───── Input records
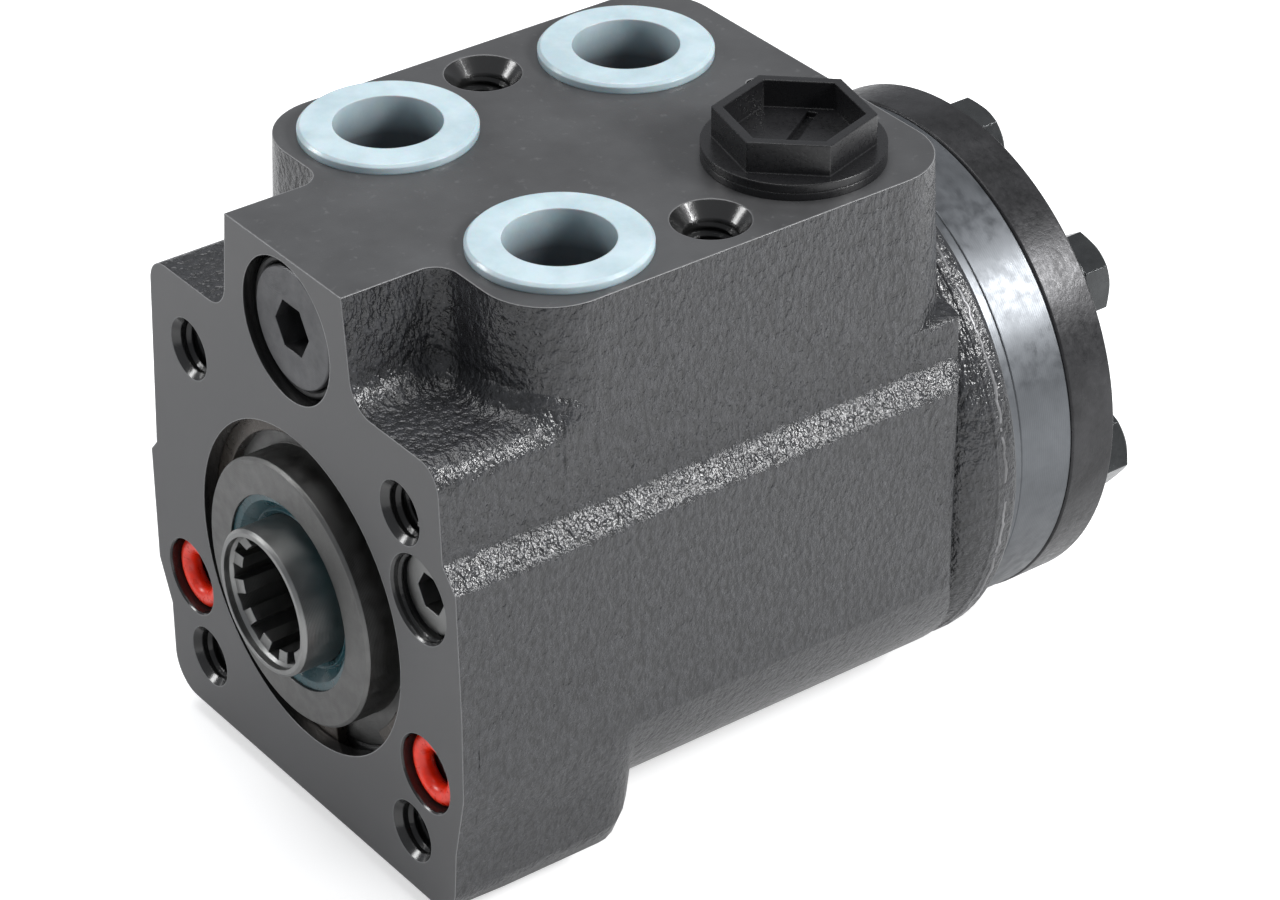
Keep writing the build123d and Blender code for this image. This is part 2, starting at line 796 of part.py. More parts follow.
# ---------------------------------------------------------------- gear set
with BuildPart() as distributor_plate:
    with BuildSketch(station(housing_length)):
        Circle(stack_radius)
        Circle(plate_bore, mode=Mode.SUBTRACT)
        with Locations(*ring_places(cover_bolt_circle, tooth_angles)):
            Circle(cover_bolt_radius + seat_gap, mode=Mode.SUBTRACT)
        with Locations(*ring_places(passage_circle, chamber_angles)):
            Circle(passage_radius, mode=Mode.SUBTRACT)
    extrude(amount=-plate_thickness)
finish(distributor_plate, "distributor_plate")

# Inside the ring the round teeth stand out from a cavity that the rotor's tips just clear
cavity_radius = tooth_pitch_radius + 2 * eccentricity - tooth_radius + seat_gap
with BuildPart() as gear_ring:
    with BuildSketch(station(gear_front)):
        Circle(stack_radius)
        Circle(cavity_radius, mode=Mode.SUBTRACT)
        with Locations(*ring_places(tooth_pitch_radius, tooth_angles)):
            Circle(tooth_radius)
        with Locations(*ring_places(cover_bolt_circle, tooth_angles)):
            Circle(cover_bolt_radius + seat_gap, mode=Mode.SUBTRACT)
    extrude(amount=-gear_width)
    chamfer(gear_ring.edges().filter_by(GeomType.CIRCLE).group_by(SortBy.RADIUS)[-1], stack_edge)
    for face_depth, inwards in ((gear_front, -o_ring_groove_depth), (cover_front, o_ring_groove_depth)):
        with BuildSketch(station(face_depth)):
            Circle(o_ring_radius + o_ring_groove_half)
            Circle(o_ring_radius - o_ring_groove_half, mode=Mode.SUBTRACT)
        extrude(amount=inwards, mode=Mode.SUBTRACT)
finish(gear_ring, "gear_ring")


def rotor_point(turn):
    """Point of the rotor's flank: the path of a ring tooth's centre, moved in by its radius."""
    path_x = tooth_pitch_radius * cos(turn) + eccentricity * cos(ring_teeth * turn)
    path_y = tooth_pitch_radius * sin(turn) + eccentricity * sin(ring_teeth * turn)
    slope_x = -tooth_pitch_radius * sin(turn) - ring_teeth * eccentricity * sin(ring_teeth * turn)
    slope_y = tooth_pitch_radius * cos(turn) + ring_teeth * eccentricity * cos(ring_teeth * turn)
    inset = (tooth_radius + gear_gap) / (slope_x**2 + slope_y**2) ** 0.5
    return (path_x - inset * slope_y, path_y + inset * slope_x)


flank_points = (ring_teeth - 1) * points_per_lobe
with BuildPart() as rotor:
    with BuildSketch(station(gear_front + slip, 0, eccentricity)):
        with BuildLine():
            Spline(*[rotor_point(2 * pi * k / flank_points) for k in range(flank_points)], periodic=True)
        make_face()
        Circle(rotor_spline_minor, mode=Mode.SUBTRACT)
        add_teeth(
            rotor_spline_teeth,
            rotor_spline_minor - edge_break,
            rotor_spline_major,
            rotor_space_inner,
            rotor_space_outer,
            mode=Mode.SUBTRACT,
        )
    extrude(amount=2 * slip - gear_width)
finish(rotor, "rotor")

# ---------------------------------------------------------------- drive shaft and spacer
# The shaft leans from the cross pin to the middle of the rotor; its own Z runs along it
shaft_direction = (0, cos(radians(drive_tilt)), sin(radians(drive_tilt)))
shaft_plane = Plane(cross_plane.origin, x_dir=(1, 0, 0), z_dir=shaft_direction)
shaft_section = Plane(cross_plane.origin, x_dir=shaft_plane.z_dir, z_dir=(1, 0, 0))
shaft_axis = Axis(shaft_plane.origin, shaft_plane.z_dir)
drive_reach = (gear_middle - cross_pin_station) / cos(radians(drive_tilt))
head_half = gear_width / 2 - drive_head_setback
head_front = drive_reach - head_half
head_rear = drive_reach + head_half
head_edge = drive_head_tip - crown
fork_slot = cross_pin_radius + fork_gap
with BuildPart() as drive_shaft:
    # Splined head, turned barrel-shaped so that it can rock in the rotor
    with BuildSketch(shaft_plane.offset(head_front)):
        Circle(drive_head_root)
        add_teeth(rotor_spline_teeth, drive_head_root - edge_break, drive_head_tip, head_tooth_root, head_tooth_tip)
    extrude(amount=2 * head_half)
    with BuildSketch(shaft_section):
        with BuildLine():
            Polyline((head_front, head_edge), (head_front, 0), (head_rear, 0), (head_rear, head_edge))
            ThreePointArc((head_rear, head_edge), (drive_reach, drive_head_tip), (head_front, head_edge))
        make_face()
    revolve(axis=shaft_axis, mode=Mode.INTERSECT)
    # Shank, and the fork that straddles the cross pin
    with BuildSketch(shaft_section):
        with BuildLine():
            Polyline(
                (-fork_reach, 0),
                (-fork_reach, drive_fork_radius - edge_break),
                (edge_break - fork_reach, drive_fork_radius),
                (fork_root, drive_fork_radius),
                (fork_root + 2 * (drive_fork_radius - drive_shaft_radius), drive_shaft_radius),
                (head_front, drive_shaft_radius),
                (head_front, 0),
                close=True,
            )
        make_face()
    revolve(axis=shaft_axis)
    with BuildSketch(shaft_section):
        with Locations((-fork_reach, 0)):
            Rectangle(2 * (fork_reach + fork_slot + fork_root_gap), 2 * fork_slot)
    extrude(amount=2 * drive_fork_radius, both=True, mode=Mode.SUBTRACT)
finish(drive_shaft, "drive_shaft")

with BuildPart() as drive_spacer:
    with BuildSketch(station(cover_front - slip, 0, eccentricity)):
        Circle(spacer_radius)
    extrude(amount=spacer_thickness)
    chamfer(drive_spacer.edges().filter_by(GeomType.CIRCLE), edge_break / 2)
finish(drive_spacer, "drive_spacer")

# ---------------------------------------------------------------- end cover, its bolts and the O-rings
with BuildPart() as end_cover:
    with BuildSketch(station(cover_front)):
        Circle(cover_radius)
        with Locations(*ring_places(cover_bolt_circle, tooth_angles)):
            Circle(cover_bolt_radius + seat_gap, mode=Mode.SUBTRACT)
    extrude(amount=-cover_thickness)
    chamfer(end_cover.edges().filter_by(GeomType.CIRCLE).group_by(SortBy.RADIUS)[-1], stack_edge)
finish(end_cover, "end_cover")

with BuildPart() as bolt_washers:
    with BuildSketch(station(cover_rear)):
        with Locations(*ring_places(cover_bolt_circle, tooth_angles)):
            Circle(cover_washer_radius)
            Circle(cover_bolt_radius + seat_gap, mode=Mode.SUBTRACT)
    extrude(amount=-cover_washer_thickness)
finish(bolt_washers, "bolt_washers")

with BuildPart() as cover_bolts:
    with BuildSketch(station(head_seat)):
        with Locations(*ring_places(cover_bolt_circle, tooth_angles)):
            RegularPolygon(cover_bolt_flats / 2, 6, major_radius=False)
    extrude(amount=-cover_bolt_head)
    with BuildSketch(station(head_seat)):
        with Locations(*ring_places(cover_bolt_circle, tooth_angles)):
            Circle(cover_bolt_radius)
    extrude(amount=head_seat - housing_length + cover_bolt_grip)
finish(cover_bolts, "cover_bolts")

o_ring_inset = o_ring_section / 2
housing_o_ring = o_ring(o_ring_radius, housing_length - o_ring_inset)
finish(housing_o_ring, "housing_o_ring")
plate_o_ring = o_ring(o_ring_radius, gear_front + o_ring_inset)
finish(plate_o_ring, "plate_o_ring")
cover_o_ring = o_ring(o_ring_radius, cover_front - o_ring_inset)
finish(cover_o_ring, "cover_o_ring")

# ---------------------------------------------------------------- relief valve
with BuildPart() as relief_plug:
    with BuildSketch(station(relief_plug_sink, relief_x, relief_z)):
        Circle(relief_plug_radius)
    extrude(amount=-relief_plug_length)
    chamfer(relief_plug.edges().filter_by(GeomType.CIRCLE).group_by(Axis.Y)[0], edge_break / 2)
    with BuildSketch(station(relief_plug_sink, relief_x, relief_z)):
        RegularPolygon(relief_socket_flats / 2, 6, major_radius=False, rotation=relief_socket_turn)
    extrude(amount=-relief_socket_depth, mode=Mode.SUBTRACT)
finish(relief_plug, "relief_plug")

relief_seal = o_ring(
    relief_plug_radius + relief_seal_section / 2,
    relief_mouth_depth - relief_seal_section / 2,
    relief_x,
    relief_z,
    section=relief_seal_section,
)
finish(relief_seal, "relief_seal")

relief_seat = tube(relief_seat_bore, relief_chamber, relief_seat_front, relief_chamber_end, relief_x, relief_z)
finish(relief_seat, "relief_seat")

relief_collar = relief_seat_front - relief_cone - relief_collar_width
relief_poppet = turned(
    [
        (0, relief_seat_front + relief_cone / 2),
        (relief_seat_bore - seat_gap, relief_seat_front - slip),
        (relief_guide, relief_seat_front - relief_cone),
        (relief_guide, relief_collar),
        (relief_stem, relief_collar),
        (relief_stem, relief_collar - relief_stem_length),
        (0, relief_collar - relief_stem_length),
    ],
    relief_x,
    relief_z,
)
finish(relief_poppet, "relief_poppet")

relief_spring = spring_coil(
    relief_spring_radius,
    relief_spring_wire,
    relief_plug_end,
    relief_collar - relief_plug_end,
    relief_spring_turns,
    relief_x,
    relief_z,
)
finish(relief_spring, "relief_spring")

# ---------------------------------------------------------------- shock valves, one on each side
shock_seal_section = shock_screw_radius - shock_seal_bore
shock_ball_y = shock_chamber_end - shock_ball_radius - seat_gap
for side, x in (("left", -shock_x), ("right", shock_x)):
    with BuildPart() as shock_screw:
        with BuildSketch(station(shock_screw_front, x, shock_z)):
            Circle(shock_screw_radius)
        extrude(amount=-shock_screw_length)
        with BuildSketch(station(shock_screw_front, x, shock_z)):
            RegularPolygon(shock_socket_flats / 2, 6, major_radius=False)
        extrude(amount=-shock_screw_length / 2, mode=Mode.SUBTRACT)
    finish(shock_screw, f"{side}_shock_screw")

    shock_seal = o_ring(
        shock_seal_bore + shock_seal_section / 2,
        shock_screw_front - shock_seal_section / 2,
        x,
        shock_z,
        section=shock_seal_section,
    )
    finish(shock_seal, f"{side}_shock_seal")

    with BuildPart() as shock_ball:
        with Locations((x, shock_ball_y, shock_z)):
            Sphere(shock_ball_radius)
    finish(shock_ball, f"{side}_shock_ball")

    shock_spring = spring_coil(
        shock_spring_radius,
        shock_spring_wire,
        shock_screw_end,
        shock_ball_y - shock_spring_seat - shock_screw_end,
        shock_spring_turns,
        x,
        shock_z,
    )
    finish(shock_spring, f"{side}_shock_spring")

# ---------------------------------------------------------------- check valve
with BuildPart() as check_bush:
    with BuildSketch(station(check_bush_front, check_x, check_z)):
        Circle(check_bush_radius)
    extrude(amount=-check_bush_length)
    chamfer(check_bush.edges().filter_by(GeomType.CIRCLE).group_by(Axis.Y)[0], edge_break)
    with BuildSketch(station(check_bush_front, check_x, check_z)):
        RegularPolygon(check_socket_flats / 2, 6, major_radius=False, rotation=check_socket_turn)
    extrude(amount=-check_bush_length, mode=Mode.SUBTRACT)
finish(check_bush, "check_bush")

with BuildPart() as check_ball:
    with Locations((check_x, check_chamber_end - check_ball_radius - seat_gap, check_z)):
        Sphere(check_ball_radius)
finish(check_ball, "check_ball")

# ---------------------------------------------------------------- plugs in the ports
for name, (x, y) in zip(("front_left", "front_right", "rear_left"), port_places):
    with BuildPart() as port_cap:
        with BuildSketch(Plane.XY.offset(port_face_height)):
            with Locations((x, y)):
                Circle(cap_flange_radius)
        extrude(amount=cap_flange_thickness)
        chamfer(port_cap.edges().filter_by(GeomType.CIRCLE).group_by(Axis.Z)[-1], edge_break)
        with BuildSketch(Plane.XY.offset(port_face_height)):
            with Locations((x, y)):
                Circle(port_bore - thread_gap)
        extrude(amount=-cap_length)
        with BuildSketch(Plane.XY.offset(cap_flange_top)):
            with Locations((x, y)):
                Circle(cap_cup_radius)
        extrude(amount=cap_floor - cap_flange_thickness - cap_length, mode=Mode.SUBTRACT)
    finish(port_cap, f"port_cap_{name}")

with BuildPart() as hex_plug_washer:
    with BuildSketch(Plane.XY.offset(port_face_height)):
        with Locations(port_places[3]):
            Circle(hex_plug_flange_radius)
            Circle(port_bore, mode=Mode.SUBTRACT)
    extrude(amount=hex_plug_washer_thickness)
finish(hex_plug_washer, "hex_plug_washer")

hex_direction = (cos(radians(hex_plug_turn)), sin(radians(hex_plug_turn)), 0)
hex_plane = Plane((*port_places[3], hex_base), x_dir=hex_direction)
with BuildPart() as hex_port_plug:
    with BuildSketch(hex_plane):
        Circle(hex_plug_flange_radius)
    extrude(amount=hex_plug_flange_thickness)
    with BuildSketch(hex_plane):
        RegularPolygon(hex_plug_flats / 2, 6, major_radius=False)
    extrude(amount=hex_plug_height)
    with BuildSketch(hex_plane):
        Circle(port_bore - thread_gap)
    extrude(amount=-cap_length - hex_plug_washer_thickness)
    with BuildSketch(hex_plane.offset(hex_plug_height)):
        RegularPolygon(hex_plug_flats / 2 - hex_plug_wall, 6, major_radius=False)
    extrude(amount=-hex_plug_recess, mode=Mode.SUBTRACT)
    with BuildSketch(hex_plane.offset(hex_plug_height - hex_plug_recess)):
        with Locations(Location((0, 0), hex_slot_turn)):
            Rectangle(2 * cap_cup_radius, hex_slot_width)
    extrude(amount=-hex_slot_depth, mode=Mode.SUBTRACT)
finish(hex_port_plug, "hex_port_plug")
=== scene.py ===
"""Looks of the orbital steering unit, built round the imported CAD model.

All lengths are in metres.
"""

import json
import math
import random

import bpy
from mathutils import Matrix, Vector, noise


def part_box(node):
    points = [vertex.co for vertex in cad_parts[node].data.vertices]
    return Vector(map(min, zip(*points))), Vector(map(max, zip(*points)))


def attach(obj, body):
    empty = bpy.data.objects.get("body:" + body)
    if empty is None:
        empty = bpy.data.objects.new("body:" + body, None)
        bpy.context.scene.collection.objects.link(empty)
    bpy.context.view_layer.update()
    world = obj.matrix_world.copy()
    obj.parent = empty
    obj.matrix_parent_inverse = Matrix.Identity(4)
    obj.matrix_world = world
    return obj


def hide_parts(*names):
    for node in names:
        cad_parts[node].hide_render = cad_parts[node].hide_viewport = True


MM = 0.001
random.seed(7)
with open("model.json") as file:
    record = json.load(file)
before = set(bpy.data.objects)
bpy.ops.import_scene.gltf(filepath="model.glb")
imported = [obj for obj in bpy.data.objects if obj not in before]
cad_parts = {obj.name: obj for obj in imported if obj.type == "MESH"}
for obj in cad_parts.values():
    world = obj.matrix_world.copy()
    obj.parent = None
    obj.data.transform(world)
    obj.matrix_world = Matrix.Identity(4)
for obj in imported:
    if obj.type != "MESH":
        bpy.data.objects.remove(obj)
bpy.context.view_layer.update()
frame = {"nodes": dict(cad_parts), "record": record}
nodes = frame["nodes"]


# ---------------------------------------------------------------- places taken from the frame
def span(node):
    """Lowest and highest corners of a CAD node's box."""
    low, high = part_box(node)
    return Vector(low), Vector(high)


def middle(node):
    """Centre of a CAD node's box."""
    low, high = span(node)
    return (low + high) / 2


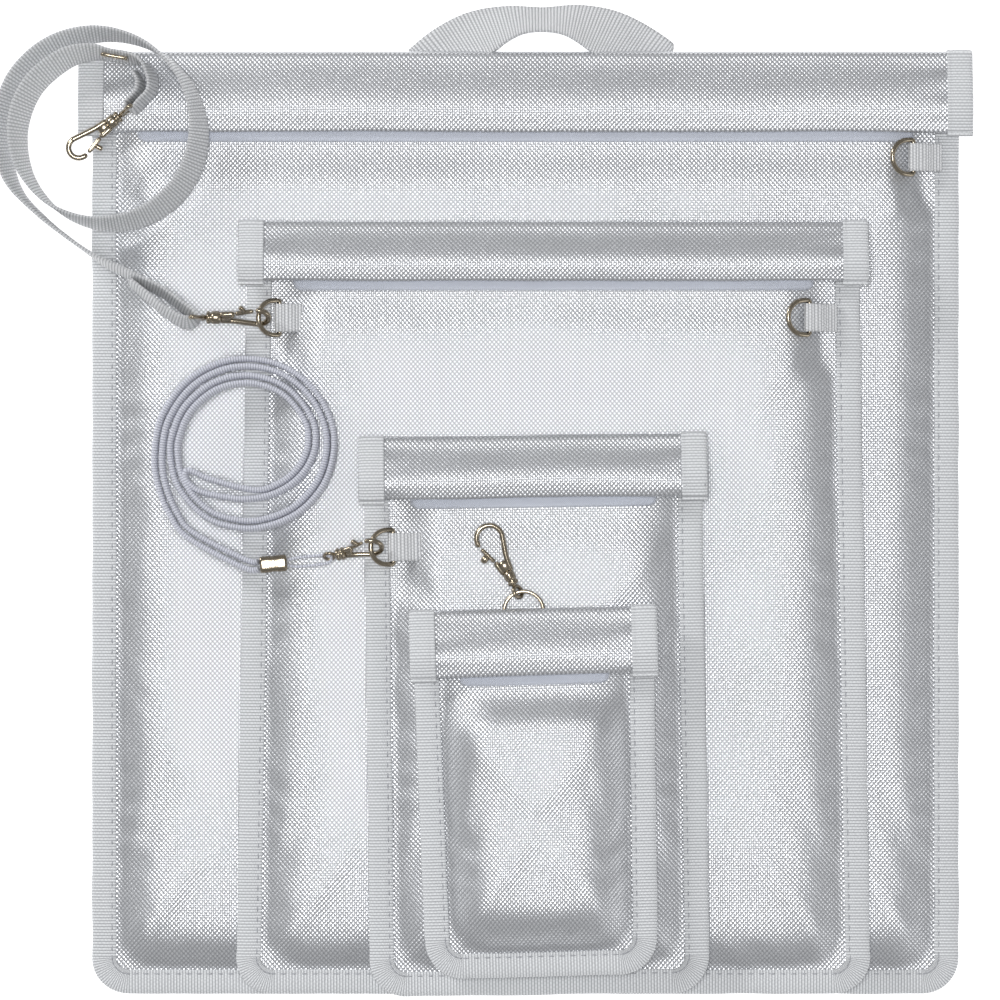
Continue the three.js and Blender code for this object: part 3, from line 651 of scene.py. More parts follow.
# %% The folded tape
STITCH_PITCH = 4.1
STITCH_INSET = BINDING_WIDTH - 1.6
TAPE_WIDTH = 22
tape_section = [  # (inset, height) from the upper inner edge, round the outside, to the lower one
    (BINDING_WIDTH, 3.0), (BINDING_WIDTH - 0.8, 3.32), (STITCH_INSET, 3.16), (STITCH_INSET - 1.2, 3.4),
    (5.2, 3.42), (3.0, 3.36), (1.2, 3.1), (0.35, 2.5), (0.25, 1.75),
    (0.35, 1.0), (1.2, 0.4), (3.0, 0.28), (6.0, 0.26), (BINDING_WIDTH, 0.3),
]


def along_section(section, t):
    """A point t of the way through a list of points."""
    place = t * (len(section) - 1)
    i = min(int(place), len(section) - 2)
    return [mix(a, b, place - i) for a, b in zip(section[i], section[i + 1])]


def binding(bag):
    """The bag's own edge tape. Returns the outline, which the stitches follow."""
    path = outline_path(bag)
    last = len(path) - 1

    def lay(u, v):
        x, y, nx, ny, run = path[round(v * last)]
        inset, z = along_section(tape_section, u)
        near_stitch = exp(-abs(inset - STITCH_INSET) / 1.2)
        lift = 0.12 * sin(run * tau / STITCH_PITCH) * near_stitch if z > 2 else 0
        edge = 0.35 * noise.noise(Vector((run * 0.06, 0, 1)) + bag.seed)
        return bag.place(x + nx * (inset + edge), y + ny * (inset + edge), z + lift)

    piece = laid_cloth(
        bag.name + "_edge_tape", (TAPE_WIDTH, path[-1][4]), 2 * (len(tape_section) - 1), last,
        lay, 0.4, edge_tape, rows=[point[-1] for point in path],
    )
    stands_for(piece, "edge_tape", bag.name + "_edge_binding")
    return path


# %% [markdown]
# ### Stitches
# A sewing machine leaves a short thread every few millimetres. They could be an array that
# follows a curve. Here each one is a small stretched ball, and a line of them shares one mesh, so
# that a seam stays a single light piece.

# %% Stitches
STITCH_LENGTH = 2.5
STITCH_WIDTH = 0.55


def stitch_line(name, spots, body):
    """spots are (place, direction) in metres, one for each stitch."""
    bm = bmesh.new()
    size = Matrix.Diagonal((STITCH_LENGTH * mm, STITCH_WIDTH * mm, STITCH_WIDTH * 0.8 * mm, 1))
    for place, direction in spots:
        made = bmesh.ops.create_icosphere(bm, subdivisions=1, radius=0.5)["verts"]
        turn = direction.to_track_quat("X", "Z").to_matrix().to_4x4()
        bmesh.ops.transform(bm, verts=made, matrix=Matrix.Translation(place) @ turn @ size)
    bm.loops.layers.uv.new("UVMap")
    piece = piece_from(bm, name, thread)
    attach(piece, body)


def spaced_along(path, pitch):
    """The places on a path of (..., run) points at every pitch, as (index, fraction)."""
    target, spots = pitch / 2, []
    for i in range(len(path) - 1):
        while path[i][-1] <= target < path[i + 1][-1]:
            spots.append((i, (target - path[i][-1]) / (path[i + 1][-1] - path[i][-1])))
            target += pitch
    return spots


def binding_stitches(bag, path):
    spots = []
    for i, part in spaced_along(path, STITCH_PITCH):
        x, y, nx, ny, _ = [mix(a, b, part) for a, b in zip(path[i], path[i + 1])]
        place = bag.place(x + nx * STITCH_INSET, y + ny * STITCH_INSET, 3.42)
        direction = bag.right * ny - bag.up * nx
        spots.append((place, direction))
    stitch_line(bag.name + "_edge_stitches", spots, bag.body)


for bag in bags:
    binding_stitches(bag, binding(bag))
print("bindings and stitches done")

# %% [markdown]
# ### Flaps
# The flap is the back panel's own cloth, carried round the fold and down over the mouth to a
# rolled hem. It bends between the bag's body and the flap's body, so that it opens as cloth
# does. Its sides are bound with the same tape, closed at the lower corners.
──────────
Instruction: Above are some records. Report the number of their lines that include "imported", and add nothing else.

Full response: 4